Good news: I'm not the only one who love these kind of toys. Bad news: my result (for F_kn over a^n to find the minimum real a while keep convergence) does not match your... and I believe your... D'OH!
Generating functions are already powerful on their own. Your restrictions to multiples and extensions to partitions (different video) have made them even more general and powerful.
Amazing video.... The only thing I do not understand is why you have only 24.4 K subscribers, instead of their number tending to infinity....
It’s ok, Michael finally reindexed the sum so he has 100,000 subs
@@tomatrix7525 A further 35k now!
Great, a new video on generating functions! 🙂
Around 18:30 they should have been positive etas since you were multiplying -x^(1/3) by itself but they still would have added to zero so you still got the answer.
It looks like the F(3n) series converges for abs(x) < phI^-3 = sqrt(5) - 2 which is about .236, which makes sense as phi^3 would be the limiting ratio of every third term of the Fibonacci sequence.
Many thanks.
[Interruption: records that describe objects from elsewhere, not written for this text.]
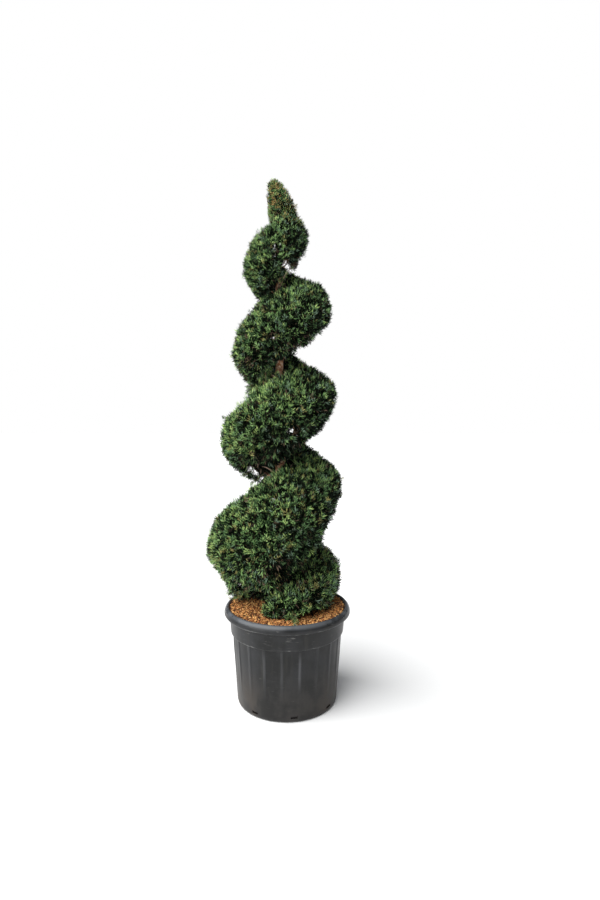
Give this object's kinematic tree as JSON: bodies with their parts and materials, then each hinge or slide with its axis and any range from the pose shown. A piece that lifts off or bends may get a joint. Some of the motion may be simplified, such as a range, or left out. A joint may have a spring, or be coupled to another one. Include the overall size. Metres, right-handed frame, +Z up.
{
  "type": "spiral topiary conifer in a nursery pot",
  "caption": "Tall conifer clipped into a rising spiral round its bare trunk, standing in a round black nursery pot of bark mulch.",
  "frame": {"origin": "centre of the pot's flat underside, on the ground", "axes": "+Z up along the trunk, -Y towards the viewer, +X to the viewer's right"},
  "size_m": [0.7029, 0.6978, 2.6254],
  "materials": {
    "pot_plastic": "scuffed blow-moulded black plastic",
    "mulch": "loose orange-brown bark chips",
    "bark": "rough red-brown bark",
    "foliage": "short dark green needles, lighter at the clipped tips"
  },
  "bodies": {
    "root": {"pot": "pot_plastic", "soil": "mulch", "trunk": "bark", "bough_01": "bark", "bough_02": "bark", "bough_03": "bark", "bough_04": "bark", "bough_05": "bark", "bough_06": "bark", "bough_07": "bark", "bough_08": "bark", "bough_09": "bark", "bough_10": "bark", "bough_11": "bark", "bough_12": "bark", "bough_13": "bark", "bough_14": "bark", "foliage_01": "foliage", "foliage_02": "foliage", "foliage_03": "foliage", "foliage_04": "foliage", "foliage_05": "foliage", "foliage_06": "foliage", "foliage_07": "foliage", "foliage_08": "foliage", "foliage_09": "foliage", "foliage_10": "foliage", "foliage_11": "foliage", "foliage_12": "foliage", "foliage_13": "foliage", "foliage_14": "foliage", "foliage_tip": "foliage"}
  },
  "joints": []
}
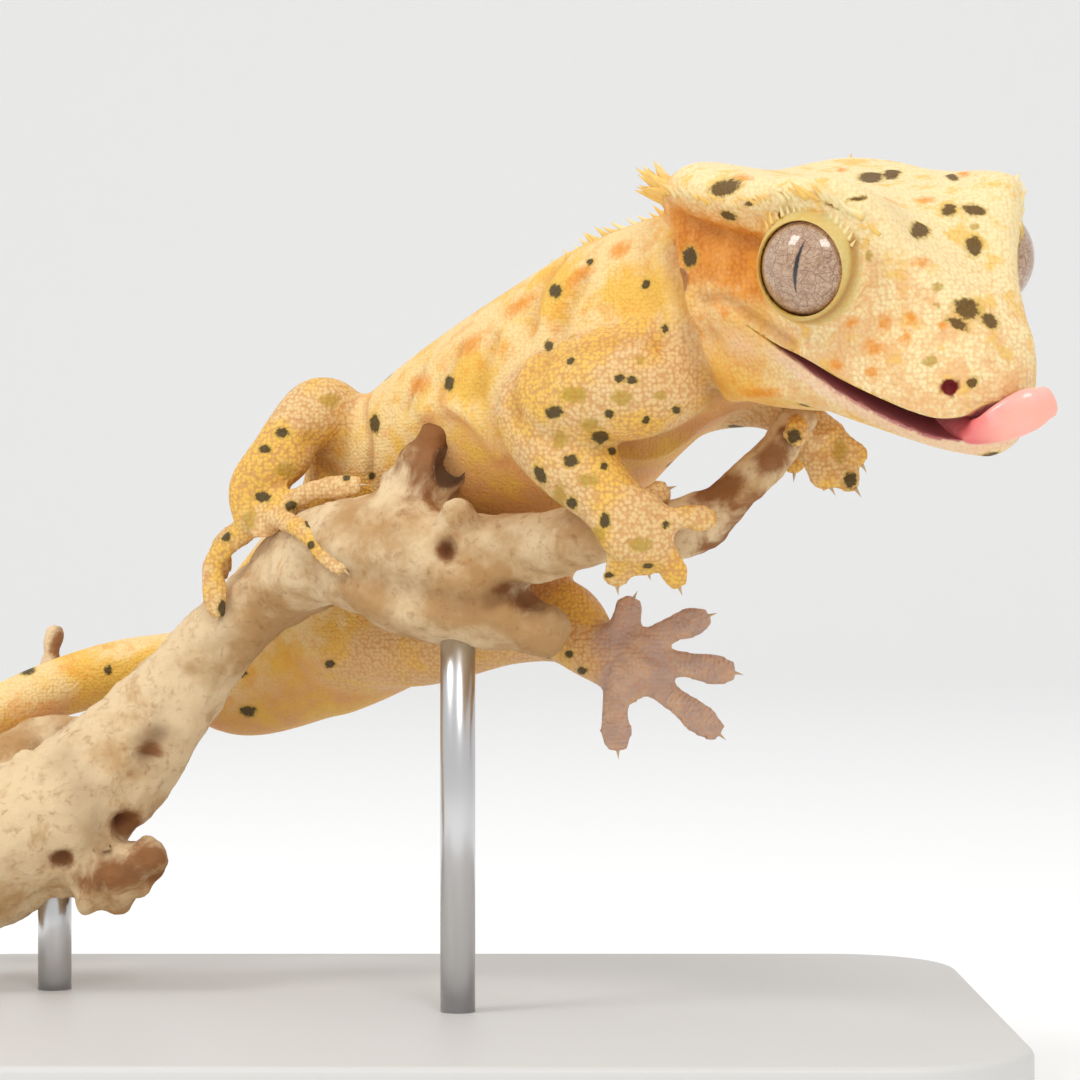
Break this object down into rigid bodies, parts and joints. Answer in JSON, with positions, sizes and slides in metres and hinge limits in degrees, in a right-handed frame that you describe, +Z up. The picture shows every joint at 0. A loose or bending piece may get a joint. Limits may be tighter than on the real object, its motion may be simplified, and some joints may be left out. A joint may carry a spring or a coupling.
{
  "type": "crested gecko on a branch",
  "caption": "Life-size still model of a crested gecko gripping a short driftwood branch and licking its lip, held on a plain display stand.",
  "frame": {"origin": "centre of the stand base's underside", "axes": "+X towards the side the head looks to and along the base's length, +Y away from the viewer, +Z up"},
  "size_m": [0.1254, 0.0917, 0.0844],
  "materials": {
    "skin": "matte granular skin, cream and yellow-orange with dark spots",
    "tongue": "moist pink",
    "eye": "clear glossy cornea over a veined beige-brown iris",
    "driftwood": "pale sandblasted wood",
    "stand_base": "matte off-white",
    "stand_rod": "brushed"
  },
  "bodies": {
    "root": {"neck": "skin", "chest": "skin", "belly": "skin", "tail_base": "skin", "tail_middle": "skin", "tail_tip": "skin", "upper_arm_right": "skin", "forearm_right": "skin", "hand_right": "skin", "upper_arm_left": "skin", "forearm_left": "skin", "hand_left": "skin", "thigh_right": "skin", "shank_right": "skin", "foot_right": "skin", "thigh_left": "skin", "shank_left": "skin", "foot_left": "skin", "head": "skin", "jaw": "skin", "tongue": "tongue", "eye_left": "eye", "eye_right": "eye", "perch_stem": "driftwood", "perch_limb": "driftwood", "perch_fork": "driftwood", "stand_base": "stand_base", "stand_rod_front": "stand_rod", "stand_rod_back": "stand_rod"}
  },
  "joints": []
}
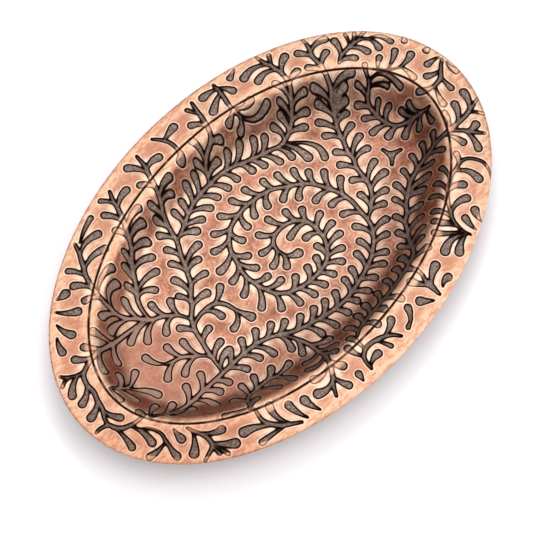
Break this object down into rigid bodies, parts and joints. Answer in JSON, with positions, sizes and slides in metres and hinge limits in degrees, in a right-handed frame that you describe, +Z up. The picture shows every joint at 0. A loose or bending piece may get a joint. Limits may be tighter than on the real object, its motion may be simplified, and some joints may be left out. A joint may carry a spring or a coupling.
{
  "type": "oval trinket tray",
  "caption": "Small oval tray pressed from one copper sheet, with a sloping rim, a rounded crest and a shallow flat-bottomed well.",
  "frame": {"origin": "under the middle of the well, on the surface that the tray stands on", "axes": "+X along the tray's length, +Y across it, +Z up out of the well"},
  "size_m": [0.114, 0.074, 0.0078],
  "materials": {
    "patinated_copper": "copper with a dark patina in a rolled leaf pattern, burnished on the raised metal"
  },
  "bodies": {
    "root": {"pressed_sheet": "patinated_copper"}
  },
  "joints": []
}
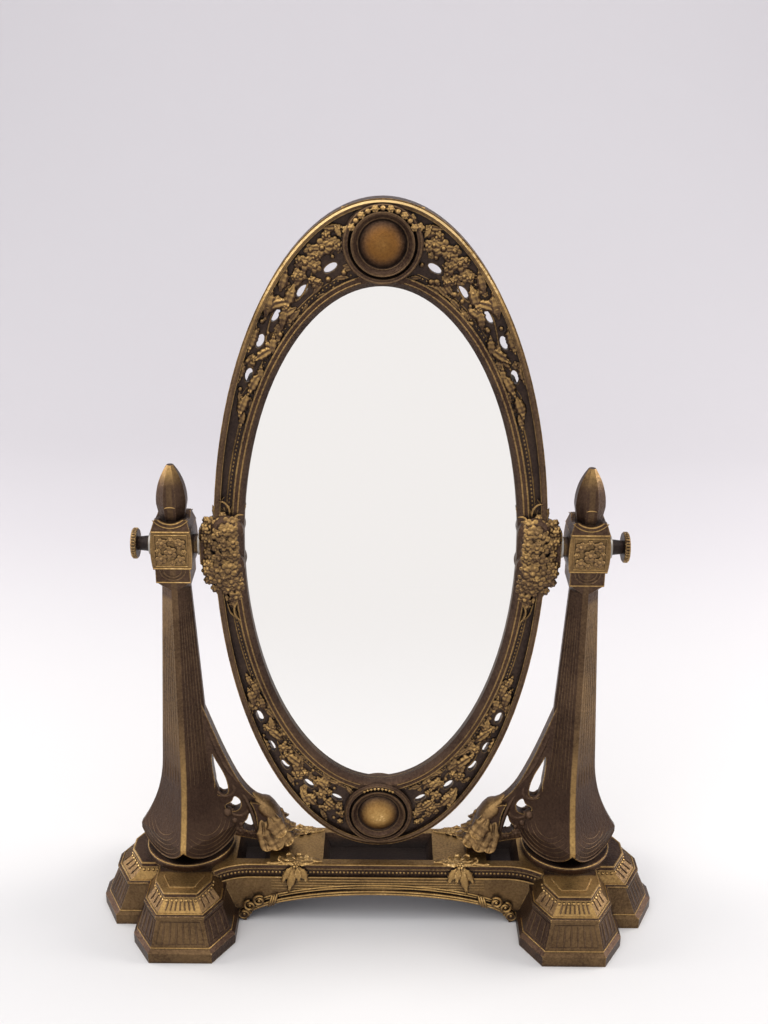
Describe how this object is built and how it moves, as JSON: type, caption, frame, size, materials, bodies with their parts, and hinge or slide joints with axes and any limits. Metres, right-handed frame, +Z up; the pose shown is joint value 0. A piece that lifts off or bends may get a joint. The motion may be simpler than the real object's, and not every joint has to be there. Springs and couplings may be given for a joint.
{
  "type": "tilting vanity mirror",
  "caption": "Oval vanity mirror in a cast floral frame, tilting on thumbscrews between square posts with bud finials and pierced brackets, on an arched cast stand.",
  "frame": {"origin": "middle of the footprint on the floor, midway between the posts", "axes": "+Z up, -Y towards the front (the glass faces -Y), +X to the right seen from the front"},
  "size_m": [0.304, 0.106, 0.3855],
  "materials": {
    "cast_metal": "bronze patina",
    "steel": "dull",
    "mirror": "polished",
    "card": "matte",
    "plate": "satin"
  },
  "bodies": {
    "stand": {"bridge": "cast_metal", "left_pedestal": "cast_metal", "left_post": "cast_metal", "left_finial": "cast_metal", "left_post_screw": "steel", "left_post_washer": "steel", "right_pedestal": "cast_metal", "right_post": "cast_metal", "right_finial": "cast_metal", "right_post_screw": "steel", "right_post_washer": "steel"},
    "mirror": {"mirror_frame": "cast_metal", "mirror_glass": "mirror", "backing_pad": "card", "back_plate": "plate", "retaining_clips": "steel", "clip_screws": "steel", "left_pivot_washer": "steel", "right_pivot_washer": "steel"},
    "left_clamp": {"left_knob_washer": "steel"},
    "left_screw": {"left_thumbscrew": "cast_metal"},
    "right_clamp": {"right_knob_washer": "steel"},
    "right_screw": {"right_thumbscrew": "cast_metal"}
  },
  "joints": [
    {"name": "mirror_tilt", "type": "hinge", "parent": "stand", "child": "mirror", "pos_m": [0, 0, 0.216], "axis": [1, 0, 0], "continuous": true},
    {"name": "left_thumbscrew_travel", "type": "slide", "parent": "mirror", "child": "left_clamp", "axis": [-1, 0, 0], "range_m": [0, 0.0008]},
    {"name": "left_thumbscrew_turn", "type": "hinge", "parent": "left_clamp", "child": "left_screw", "pos_m": [-0.1146, 0, 0.216], "axis": [-1, 0, 0], "range_deg": [0, 360]},
    {"name": "right_thumbscrew_travel", "type": "slide", "parent": "mirror", "child": "right_clamp", "axis": [1, 0, 0], "range_m": [0, 0.0008]},
    {"name": "right_thumbscrew_turn", "type": "hinge", "parent": "right_clamp", "child": "right_screw", "pos_m": [0.1146, 0, 0.216], "axis": [1, 0, 0], "range_deg": [0, 360]}
  ],
  "couplings": [
    {"joint": "left_thumbscrew_travel", "follows": "left_thumbscrew_turn", "m_per_rad": 0.00012732},
    {"joint": "right_thumbscrew_travel", "follows": "right_thumbscrew_turn", "m_per_rad": 0.00012732}
  ]
}
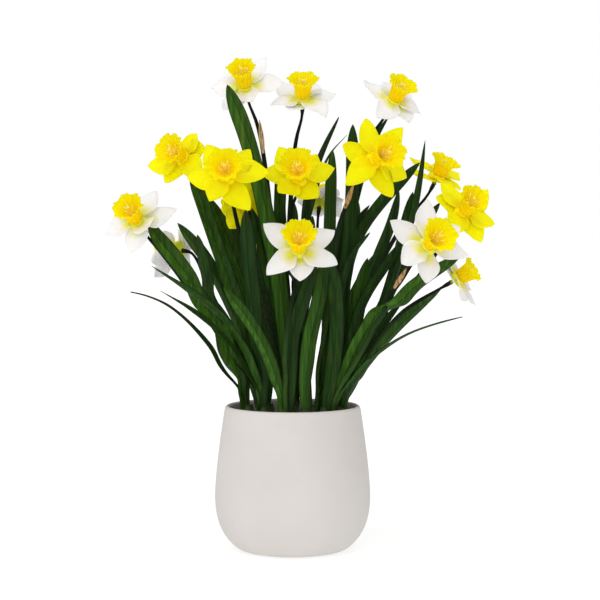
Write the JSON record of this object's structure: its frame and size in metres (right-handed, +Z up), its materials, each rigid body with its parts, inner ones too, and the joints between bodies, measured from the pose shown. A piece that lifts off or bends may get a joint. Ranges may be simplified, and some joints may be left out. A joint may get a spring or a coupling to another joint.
{
  "type": "potted daffodil",
  "caption": "Potted daffodil: trumpet daffodils in white and yellow with strap leaves, growing in a round matte ceramic pot that stands on its flat base.",
  "frame": {"origin": "middle of the pot's flat underside", "axes": "+Z up along the pot's axis; -Y is the side that the picture shows, +X is to the right there"},
  "size_m": [0.3836, 0.2294, 0.4942],
  "materials": {
    "pot": "matte warm off-white with a very fine grain",
    "soil": "damp potting mix, rough",
    "leaf": "satin living leaf, ribbed along its length",
    "white_petal": "soft satin petal, white, green-yellow at its root",
    "yellow_petal": "soft satin petal, lemon yellow",
    "trumpet": "soft satin petal, golden yellow",
    "spathe": "dry papery sheath"
  },
  "bodies": {
    "root": {"pot": "pot", "soil": "soil", "shoot_left": "leaf", "shoot_left_front": "leaf", "shoot_front_left": "leaf", "shoot_front_right": "leaf", "shoot_right_front": "leaf", "shoot_right": "leaf", "shoot_middle_left": "leaf", "shoot_middle": "leaf", "shoot_middle_right": "leaf", "shoot_right_back": "leaf", "shoot_back_left": "leaf", "shoot_back": "leaf", "shoot_back_right": "leaf", "perianth_top_left": "white_petal", "corona_top_left": "trumpet", "perianth_top_middle": "white_petal", "corona_top_middle": "trumpet", "perianth_top_right": "white_petal", "corona_top_right": "trumpet", "perianth_left_high": "yellow_petal", "corona_left_high": "trumpet", "perianth_left_inner": "yellow_petal", "corona_left_inner": "trumpet", "perianth_middle_high": "yellow_petal", "corona_middle_high": "trumpet", "perianth_right_inner": "yellow_petal", "corona_right_inner": "trumpet", "perianth_right_high": "yellow_petal", "corona_right_high": "trumpet", "perianth_far_right": "yellow_petal", "corona_far_right": "trumpet", "perianth_far_left": "white_petal", "corona_far_left": "trumpet", "perianth_left_turned": "white_petal", "corona_left_turned": "trumpet", "perianth_front_middle": "white_petal", "corona_front_middle": "trumpet", "perianth_right_low": "white_petal", "corona_right_low": "trumpet", "perianth_far_right_low": "white_petal", "corona_far_right_low": "trumpet", "perianth_behind_left": "yellow_petal", "corona_behind_left": "trumpet", "perianth_behind_middle": "white_petal", "corona_behind_middle": "trumpet", "spathe_top_left": "spathe", "spathe_left_high": "spathe", "spathe_right_inner": "spathe", "spathe_far_right": "spathe", "spathe_right_low": "spathe", "spathe_behind_left": "spathe"}
  },
  "joints": []
}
Is there a video on the "way" to determine a generating function, as that would be helpful indeed?
with this method we obtained a formula for a_(3n), what about a_(3n+1)? any ideas?
You could maybe shift the generating function to the left and re-do the original procedure.
i.e. start with A_n(x) --> A_n(x)/x
Wow, these gemerators are crazy
... this was the vid I was supposed to be watching!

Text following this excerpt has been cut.